30 Mart’ta asıl oylanması, seçilmesi gerekenler, hiç de gerekmeyen bir şekilde ikinci plana indi. Yerel yöneticiler için de oy verilecek ama 30 Mart, genel seçimin de ötesinde bir “referandum”a dönüştü.
Referandumun konusu da artık çok yalın. Sandığa gidenler, mevcut siyasi iktidarın devam edip etmemesini oylayacak.
“Gitsin” diyenler bu siyasi iktidarın yerine CHP ile MHP’nin, devlet ve cemaat destekli koalisyonunun ülkeyi yönetmesini istemiş olacaklardır.
Kalsın veya gitsin diyenler, kararlarını verirken, 2002’ye kadar süren siyasi ve ekonomik istikrarsızlığı düşüneceklerdir.
2001 krizinde bütün ülkenin fakirleşmesini, alt ve orta sınıfların dibe vurmasını düşünecekler, 2002 sonrası ekonomik ve siyasi gelişmeleri gözden geçireceklerdir.
Bunlara bakarak oyunun yönünü belirleyenler, daha önce de aşağılanmışlardır. Ekonomik istikrarı gözeten seçmeni aşağılayanlar da her zaman ekonomiyi yönetmekten aciz olanlardır.
Hangi Türkiye...
30 Mart’ta sandık başına giderken, her seçmenin zihninin bir köşesinde “barış“ olacaktır. Türkiye’de çok uzun yıllar sonra ilk kez güçlü bir şekilde yakalanmış olan barış ivmesinin geleceğini ister istemez düşüneceklerdir.
Türk siyasi hayatında ilk kez, bazı demokratik reformların yapılmış olmasını, diğer reformların gelip gelmeyeceğini de sandık başına gitmeden düşüneceklerdir.
Bütün vatandaşların barış, özgürlük ve eşitlik içinde birlikte yaşama ihtimaline sırt çevirmek veya bu ihtimale sarılmak, bu ihtimali istemek oylara yön verecektir.
Oy veren her seçmenin gözünde, son siyasi çatışmaların arkası ve geleceğiyle ilgili soru işaretleri kaçınılmaz olarak var olacaktır.
Gizli dinlemelerin, komploların, belden aşağı vuruşların günlük vaka hâline geldiği bir siyaset ortamını tercih edip etmemek, düşmanlıklar üzerine kurulu bir siyaset anlayışını onaylayıp onaylamamak da seçmenin temel tercih alanlarından biri durumundadır.
Türk halkı, esas olarak bunları oylayacaktır.
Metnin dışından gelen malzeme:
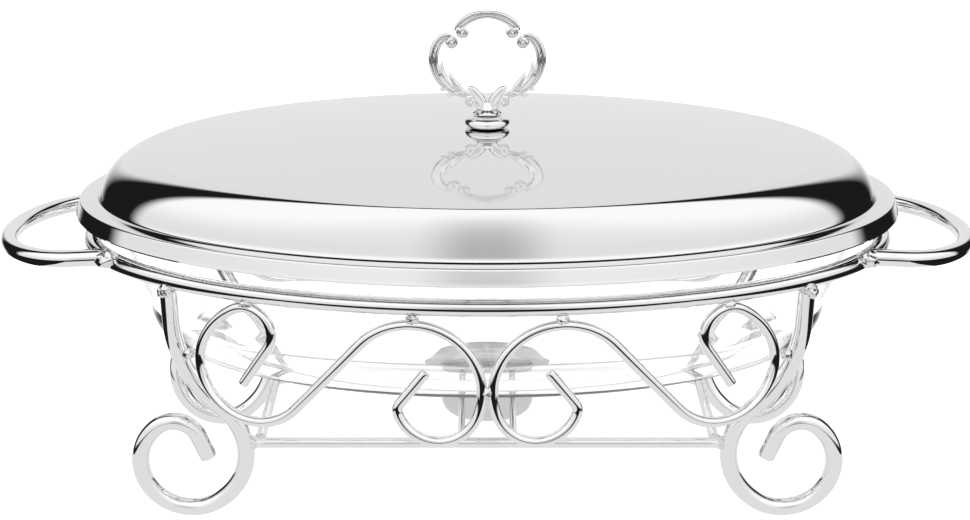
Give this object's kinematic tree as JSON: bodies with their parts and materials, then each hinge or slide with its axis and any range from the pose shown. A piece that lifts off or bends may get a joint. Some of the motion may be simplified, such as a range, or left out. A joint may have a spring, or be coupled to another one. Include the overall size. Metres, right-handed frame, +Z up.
{
  "type": "buffet food warmer",
  "caption": "Oval glass roasting dish with a polished domed steel lid and cast openwork knob, wedged in a bent-wire scroll stand over a tealight burner.",
  "frame": {"origin": "on the floor under the middle of the oval ring, centre of the footprint", "axes": "+X along the long side towards the right handle, +Z up, -Y towards the viewer"},
  "size_m": [0.4274, 0.256, 0.2095],
  "materials": {
    "stand_chrome": "bright chrome plate on bent round wire, silvery weld beads at the joints",
    "knob_chrome": "bright plated casting, darker in the recesses",
    "lid_steel": "polished stainless steel sheet, faint circular polishing lines",
    "fastener_steel": "plain zinc-bright steel",
    "clear_glass": "clear heat-proof glass, polished",
    "burner_steel": "thin pressed steel, satin, slightly heat-dulled",
    "tealight_foil": "thin pressed aluminium cup",
    "wax": "white paraffin wax, slightly translucent",
    "wick": "braided cotton wick"
  },
  "bodies": {
    "stand": {"ring": "stand_chrome", "handle_left": "stand_chrome", "handle_right": "stand_chrome", "leg_front_left": "stand_chrome", "leg_front_right": "stand_chrome", "leg_back_left": "stand_chrome", "leg_back_right": "stand_chrome", "scroll_front_left": "stand_chrome", "scroll_front_right": "stand_chrome", "scroll_back_left": "stand_chrome", "scroll_back_right": "stand_chrome", "stretcher_front": "stand_chrome", "stretcher_back": "stand_chrome", "burner_hoop": "stand_chrome", "strut_front_left": "stand_chrome", "strut_front_right": "stand_chrome", "strut_back_left": "stand_chrome", "strut_back_right": "stand_chrome"},
    "dish": {"glass_dish": "clear_glass"},
    "lid": {"lid_shell": "lid_steel", "knob_collar": "knob_chrome", "knob_loop": "knob_chrome", "knob_screw": "fastener_steel", "knob_washer": "fastener_steel"},
    "burner": {"burner_bowl": "burner_steel"},
    "tealight": {"tealight_case": "tealight_foil", "tealight_wax": "wax", "tealight_wick": "wick"}
  },
  "joints": [
    {"name": "dish_lift", "type": "slide", "parent": "stand", "child": "dish", "axis": [0, 0, 1], "range_m": [0, 0.12]},
    {"name": "lid_lift", "type": "slide", "parent": "dish", "child": "lid", "axis": [0, 0, 1], "range_m": [0, 0.16]},
    {"name": "burner_lift", "type": "slide", "parent": "stand", "child": "burner", "axis": [0, 0, 1], "range_m": [0, 0.012]},
    {"name": "tealight_lift", "type": "slide", "parent": "burner", "child": "tealight", "axis": [0, 0, 1], "range_m": [0, 0.005]}
  ]
}
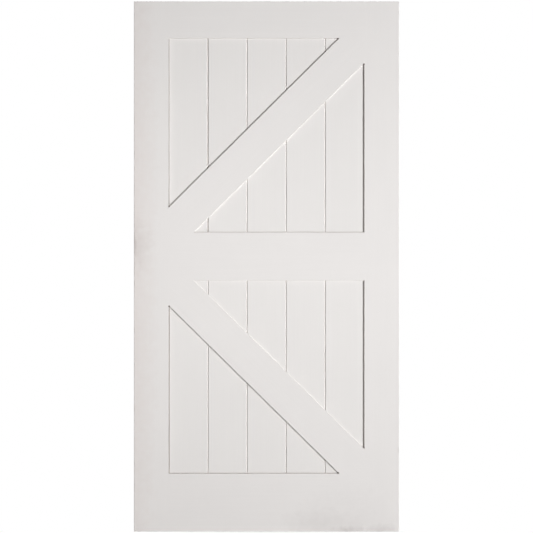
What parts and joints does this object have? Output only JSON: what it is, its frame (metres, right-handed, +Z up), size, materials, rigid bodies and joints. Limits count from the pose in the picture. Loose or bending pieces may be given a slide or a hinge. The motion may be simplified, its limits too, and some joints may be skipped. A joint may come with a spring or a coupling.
{
  "type": "sliding barn door slab",
  "caption": "White painted barn door slab with V-jointed planks in a grooved frame and diagonal braces in a K pattern on both faces.",
  "frame": {"origin": "bottom centre of the slab, on the floor line below its centre", "axes": "+Z up the slab's height, +X to the right as seen from the front, +Y through the thickness away from the front face"},
  "size_m": [1.067, 0.035, 2.134],
  "materials": {
    "painted_frame": "white satin paint, rolled",
    "painted_planks": "white satin paint, brushed",
    "painted_braces": "white satin paint, rolled",
    "beech_dowels": "bare turned wood"
  },
  "bodies": {
    "root": {"left_stile": "painted_frame", "right_stile": "painted_frame", "top_rail": "painted_frame", "mid_rail": "painted_frame", "bottom_rail": "painted_frame", "upper_plank_1": "painted_planks", "upper_plank_2": "painted_planks", "upper_plank_3": "painted_planks", "upper_plank_4": "painted_planks", "upper_plank_5": "painted_planks", "lower_plank_1": "painted_planks", "lower_plank_2": "painted_planks", "lower_plank_3": "painted_planks", "lower_plank_4": "painted_planks", "lower_plank_5": "painted_planks", "upper_brace_front": "painted_braces", "lower_brace_front": "painted_braces", "upper_brace_back": "painted_braces", "lower_brace_back": "painted_braces", "top_left_dowels": "beech_dowels", "top_right_dowels": "beech_dowels", "mid_left_dowels": "beech_dowels", "mid_right_dowels": "beech_dowels", "bottom_left_dowels": "beech_dowels", "bottom_right_dowels": "beech_dowels"}
  },
  "joints": []
}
Ama kimse yanlış anlamasın, özgürlüklerin kısıtlanması için oy kullanmayacaktır. Yolsuzluk iddialarının üzerine gidilmesin diye de oy kullanmayacaktır.
30 Mart’ta bir referandum olacak, seçmen de “hangi Türkiye” sorusuna her zamanki bilinciyle cevap verecektir.